Religion [is the] emulation of adults by the child.

I read that and had this feeling of recognition, of conviction.

That's exactly what I've done for most of my life! Just emulated people I perceive to be adults, never really understanding why they were doing what they were doing.

It's common to hear someone say they're "adulting" these days, "adulting" in this context meaning taking care of the humdrum day-to-day chores needed to keep a middle-class-ish life on the rails. Being productive. Persisting past weariness or cynicism or ennui. "Getting shit done."

I really like this other way of looking at it. A child is someone who emulates others with little or no understanding, so an adult must instead be someone who thinks and acts for themselves, with purpose and understanding.

(Of course, I'm left with the question, to what degree am I deceiving myself that I understand and am acting with purpose? Not sure what to do with that yet.)

Maybe you see some examples in your own life.

I think I'm probably still, like, 80% child. But I've been practicing, and I think I see some transformation. Some self-awareness where before I had little or none. Some humility at where I've been being selfish. Some self-consciousness at saying I have some humility.

I'm not sure it feels good to be an adult, haha. Certainly not all the time. But it seems to be empowering, and that does feel good.

The second thing that struck me was a quote from The Cloud of Unknowing, by that slippery author Anonymous:

Active life is troubled and travailed about many things; but contemplative [life] sitteth in peace with one thing.

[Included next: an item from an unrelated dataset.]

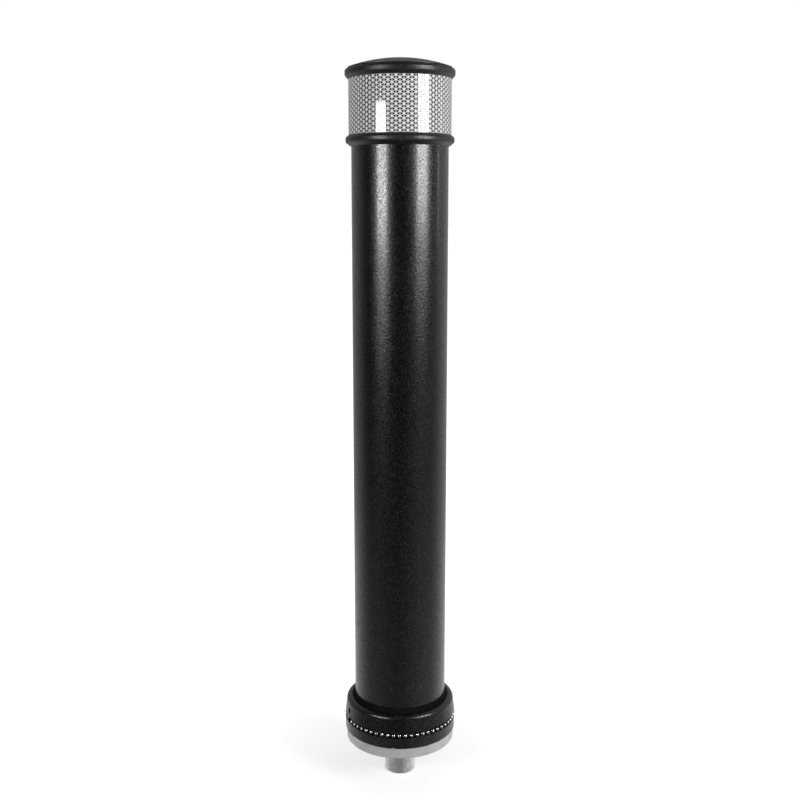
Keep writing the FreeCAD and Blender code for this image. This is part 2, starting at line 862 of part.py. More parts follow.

I think I'm afraid to say I'm "into" contemplative life (in the spiritual—or as Anonymous charmingly puts it, "ghostly"—sense). But this felt a lot like a description of coming home to me. Coming home doesn't fix any of the problems of the day-to-day goings-on of life. It just forgets about them. Not in a way that devalues their goodness or importance; just in a way that acknowledges that there seems to be more to life than just those things which contribute to survival. Survival for its own sake seems hopeless and pointless. I don't want to survive to survive. I want to survive to live. But if I never live, if I'm never home, if I'm unable to sitteth in peace with one thing, then... well, what the hell? Because that seems like a pretty good description of hell to me.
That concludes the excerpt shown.